Given instruction:
Set down exactly, please, each line from the one containing "inside = plain_form(wall)" through the one containing "points = [vertex.co", both lines included, and no other line.

Information shown:
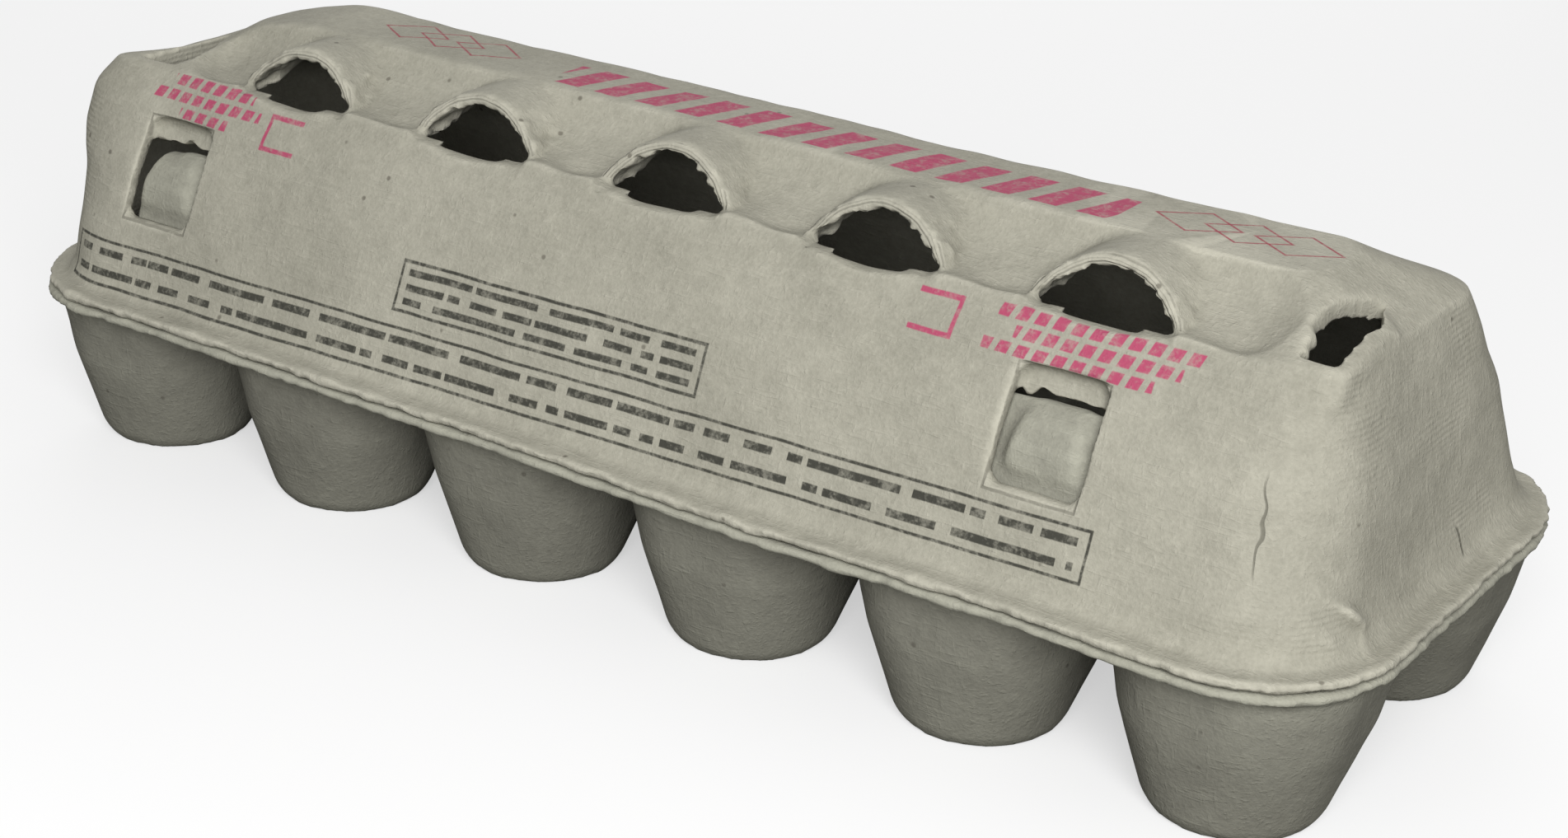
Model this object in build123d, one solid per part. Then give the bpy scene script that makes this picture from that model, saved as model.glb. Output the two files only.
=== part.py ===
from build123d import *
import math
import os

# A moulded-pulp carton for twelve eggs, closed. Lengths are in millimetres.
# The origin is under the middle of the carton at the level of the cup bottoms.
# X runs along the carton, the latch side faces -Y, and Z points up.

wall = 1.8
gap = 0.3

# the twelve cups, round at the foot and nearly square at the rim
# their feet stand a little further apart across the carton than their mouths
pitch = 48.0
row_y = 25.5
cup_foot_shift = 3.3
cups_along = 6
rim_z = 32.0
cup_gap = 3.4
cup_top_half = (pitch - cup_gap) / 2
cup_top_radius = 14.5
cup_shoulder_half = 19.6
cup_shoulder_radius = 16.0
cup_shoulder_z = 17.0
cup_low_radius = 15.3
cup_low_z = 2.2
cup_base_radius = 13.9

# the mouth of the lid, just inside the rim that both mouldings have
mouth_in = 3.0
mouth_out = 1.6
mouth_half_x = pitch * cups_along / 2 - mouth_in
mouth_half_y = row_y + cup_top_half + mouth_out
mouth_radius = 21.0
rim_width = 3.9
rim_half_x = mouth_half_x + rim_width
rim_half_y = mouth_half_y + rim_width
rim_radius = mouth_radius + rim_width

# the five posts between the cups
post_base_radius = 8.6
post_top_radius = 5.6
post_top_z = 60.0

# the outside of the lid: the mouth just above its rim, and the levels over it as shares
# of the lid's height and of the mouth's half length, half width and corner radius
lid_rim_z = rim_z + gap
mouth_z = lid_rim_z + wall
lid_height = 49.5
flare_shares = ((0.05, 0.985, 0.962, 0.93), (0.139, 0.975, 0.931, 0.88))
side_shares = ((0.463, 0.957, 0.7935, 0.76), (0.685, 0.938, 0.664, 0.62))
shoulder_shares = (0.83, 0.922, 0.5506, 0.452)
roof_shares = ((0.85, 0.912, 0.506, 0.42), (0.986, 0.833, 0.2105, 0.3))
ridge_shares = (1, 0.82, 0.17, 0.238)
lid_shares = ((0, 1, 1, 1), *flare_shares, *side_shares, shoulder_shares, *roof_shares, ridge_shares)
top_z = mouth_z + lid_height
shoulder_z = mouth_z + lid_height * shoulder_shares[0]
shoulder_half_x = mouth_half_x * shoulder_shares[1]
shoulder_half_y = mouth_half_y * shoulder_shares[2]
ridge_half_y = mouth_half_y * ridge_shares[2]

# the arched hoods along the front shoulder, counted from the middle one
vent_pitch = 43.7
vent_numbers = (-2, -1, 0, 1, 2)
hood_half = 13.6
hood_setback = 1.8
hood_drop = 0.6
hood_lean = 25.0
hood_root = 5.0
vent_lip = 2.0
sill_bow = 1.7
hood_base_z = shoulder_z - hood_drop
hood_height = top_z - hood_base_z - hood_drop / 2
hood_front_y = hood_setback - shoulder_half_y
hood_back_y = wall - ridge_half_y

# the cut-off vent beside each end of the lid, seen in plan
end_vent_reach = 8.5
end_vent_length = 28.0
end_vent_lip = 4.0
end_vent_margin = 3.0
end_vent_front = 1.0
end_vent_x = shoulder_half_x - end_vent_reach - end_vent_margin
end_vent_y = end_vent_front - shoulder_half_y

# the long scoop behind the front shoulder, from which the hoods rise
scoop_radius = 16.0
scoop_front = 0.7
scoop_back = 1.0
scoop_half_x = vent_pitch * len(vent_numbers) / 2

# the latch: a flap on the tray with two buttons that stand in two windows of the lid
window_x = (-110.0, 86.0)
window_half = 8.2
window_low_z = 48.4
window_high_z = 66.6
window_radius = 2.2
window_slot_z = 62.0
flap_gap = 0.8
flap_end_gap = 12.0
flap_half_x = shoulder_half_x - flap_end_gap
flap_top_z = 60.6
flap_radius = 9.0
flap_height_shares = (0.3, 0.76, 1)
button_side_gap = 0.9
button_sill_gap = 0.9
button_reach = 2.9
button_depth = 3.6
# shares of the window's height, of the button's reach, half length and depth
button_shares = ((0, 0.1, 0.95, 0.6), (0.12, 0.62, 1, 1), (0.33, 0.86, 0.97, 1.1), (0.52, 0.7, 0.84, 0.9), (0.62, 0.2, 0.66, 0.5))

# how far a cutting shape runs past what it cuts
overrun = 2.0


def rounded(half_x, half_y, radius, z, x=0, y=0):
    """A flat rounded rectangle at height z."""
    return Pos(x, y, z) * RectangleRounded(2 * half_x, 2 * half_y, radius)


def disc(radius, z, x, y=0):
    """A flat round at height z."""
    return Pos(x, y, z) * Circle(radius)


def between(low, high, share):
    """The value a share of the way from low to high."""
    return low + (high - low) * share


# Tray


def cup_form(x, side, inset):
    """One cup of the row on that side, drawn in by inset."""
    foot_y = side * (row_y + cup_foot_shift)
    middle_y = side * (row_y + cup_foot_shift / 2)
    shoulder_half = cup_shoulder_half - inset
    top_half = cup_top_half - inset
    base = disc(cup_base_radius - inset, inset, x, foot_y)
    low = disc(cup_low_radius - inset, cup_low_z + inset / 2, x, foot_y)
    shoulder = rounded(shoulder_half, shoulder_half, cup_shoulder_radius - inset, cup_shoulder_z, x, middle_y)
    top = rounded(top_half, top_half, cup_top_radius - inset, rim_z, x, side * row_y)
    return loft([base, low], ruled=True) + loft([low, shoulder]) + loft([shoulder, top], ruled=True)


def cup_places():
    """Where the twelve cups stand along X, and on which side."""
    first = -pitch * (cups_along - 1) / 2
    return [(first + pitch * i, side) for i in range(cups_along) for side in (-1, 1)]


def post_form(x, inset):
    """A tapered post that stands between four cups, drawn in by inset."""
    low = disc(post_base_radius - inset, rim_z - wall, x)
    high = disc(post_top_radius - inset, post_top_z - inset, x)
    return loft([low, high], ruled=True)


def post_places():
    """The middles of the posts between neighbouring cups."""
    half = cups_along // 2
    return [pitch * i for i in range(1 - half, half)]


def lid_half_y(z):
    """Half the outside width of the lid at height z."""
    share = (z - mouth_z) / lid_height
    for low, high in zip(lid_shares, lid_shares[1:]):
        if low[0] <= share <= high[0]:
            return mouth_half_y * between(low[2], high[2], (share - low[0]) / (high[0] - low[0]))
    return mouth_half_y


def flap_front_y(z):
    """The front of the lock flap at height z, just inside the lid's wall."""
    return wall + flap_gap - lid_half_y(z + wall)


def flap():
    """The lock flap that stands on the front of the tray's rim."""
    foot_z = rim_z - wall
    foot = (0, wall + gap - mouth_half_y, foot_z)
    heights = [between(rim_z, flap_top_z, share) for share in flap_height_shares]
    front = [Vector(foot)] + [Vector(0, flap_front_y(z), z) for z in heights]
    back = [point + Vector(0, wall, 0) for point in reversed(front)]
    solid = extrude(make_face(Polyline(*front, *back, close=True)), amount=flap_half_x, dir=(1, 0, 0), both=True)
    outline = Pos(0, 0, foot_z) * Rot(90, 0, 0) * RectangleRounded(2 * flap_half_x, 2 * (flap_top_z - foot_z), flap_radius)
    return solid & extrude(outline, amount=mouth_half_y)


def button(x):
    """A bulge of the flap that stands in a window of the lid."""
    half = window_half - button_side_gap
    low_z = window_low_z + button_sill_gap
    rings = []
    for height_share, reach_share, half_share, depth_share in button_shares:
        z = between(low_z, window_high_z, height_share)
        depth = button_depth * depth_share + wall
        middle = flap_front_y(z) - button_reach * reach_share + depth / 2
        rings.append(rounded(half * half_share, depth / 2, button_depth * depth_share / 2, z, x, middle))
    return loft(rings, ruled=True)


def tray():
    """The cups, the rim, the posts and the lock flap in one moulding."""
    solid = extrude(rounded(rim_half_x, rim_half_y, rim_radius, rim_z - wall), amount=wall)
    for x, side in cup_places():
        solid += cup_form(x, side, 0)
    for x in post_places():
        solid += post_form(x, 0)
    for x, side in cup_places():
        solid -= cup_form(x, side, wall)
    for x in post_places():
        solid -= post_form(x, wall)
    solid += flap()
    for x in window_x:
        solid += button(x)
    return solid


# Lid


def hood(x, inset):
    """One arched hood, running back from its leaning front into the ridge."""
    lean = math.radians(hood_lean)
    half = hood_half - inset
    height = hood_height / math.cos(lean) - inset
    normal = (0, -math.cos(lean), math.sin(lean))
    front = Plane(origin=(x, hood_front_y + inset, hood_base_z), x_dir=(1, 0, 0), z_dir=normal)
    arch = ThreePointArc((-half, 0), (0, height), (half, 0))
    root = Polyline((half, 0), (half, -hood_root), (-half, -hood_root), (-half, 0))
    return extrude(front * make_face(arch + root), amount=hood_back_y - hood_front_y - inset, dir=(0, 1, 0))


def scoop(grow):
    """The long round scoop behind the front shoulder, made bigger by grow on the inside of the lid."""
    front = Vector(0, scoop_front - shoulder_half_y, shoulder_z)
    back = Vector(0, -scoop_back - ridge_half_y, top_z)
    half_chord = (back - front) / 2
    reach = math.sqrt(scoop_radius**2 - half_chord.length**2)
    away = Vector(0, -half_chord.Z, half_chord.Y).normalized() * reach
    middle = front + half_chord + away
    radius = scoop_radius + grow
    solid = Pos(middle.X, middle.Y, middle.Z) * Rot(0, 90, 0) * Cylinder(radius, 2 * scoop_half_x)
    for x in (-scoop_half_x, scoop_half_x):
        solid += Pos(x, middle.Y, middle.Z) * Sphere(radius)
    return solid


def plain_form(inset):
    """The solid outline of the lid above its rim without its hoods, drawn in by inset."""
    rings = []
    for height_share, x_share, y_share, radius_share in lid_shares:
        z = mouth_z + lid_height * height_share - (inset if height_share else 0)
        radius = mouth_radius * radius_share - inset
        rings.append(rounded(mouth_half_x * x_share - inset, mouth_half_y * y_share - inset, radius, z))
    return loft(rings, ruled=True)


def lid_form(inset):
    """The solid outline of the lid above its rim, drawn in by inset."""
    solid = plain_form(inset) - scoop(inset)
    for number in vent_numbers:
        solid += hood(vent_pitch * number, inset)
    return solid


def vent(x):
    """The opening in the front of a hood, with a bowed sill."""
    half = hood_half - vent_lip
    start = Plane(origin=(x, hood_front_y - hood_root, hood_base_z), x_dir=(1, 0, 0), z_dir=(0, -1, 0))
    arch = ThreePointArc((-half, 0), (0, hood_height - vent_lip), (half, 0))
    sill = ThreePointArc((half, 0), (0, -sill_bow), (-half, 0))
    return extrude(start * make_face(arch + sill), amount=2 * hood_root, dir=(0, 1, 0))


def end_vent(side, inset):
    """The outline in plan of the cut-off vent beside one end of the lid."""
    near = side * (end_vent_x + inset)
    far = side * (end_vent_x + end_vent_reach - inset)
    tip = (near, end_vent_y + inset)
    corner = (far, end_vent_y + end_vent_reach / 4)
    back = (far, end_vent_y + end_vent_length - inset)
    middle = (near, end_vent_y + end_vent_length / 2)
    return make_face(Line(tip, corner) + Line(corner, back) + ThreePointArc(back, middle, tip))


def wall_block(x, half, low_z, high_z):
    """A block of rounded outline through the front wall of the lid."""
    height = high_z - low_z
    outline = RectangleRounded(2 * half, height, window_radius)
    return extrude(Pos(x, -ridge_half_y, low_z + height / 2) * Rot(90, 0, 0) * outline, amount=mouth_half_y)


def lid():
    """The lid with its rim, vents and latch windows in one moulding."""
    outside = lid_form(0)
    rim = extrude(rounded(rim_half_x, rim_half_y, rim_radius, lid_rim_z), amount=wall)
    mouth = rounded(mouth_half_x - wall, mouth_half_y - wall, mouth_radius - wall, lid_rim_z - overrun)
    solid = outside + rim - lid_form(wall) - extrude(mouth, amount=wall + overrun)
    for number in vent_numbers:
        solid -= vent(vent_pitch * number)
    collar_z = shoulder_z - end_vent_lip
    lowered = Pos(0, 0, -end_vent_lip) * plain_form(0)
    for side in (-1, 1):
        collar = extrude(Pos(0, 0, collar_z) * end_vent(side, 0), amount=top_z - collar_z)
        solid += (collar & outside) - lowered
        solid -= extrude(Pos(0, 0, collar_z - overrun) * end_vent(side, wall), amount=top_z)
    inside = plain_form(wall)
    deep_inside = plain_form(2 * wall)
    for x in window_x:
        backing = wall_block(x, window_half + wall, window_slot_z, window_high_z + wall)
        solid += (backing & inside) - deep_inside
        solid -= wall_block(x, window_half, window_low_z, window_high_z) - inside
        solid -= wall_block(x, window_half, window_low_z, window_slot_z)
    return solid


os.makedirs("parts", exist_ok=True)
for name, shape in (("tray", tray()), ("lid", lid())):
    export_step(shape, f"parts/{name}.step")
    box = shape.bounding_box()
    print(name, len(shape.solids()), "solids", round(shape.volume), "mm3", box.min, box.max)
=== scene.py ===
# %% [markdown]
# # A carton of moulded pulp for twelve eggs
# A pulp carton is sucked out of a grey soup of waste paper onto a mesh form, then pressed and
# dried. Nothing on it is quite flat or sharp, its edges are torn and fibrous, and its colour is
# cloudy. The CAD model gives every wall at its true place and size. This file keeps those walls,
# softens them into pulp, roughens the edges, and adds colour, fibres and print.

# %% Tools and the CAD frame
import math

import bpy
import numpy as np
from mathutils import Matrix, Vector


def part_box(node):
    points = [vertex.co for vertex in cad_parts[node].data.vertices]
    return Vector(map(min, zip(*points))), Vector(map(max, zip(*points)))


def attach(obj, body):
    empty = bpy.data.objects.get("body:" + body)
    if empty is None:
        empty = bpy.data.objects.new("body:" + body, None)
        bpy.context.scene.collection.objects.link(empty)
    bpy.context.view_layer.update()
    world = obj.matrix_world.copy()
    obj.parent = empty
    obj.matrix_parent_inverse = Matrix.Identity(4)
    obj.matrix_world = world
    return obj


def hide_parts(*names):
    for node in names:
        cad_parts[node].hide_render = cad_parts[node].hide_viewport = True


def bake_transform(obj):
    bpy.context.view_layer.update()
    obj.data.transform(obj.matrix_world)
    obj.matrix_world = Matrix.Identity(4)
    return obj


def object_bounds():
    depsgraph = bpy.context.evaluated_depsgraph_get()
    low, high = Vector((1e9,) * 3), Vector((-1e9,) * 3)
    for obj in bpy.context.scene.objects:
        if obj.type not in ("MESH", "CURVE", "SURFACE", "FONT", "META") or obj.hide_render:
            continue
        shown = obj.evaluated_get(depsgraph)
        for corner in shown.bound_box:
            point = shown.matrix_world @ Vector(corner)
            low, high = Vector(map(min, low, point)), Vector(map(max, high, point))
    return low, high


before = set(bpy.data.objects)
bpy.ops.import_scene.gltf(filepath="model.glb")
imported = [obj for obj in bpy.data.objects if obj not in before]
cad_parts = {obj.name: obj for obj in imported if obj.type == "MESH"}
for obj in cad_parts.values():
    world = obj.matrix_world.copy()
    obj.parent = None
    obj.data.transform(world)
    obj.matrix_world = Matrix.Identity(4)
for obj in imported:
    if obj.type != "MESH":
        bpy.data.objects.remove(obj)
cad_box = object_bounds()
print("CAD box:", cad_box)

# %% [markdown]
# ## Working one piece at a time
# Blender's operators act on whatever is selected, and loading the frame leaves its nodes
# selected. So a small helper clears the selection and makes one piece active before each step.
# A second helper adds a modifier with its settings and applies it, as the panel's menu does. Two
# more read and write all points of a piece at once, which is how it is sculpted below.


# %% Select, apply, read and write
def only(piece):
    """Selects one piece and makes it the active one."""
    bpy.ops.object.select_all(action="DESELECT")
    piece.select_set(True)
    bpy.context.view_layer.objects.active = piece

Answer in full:
    inside = plain_form(wall)
    deep_inside = plain_form(2 * wall)
    for x in window_x:
        backing = wall_block(x, window_half + wall, window_slot_z, window_high_z + wall)
        solid += (backing & inside) - deep_inside
        solid -= wall_block(x, window_half, window_low_z, window_high_z) - inside
        solid -= wall_block(x, window_half, window_low_z, window_slot_z)
    return solid


os.makedirs("parts", exist_ok=True)
for name, shape in (("tray", tray()), ("lid", lid())):
    export_step(shape, f"parts/{name}.step")
    box = shape.bounding_box()
    print(name, len(shape.solids()), "solids", round(shape.volume), "mm3", box.min, box.max)
=== scene.py ===
# %% [markdown]
# # A carton of moulded pulp for twelve eggs
# A pulp carton is sucked out of a grey soup of waste paper onto a mesh form, then pressed and
# dried. Nothing on it is quite flat or sharp, its edges are torn and fibrous, and its colour is
# cloudy. The CAD model gives every wall at its true place and size. This file keeps those walls,
# softens them into pulp, roughens the edges, and adds colour, fibres and print.

# %% Tools and the CAD frame
import math

import bpy
import numpy as np
from mathutils import Matrix, Vector


def part_box(node):
    points = [vertex.co for vertex in cad_parts[node].data.vertices]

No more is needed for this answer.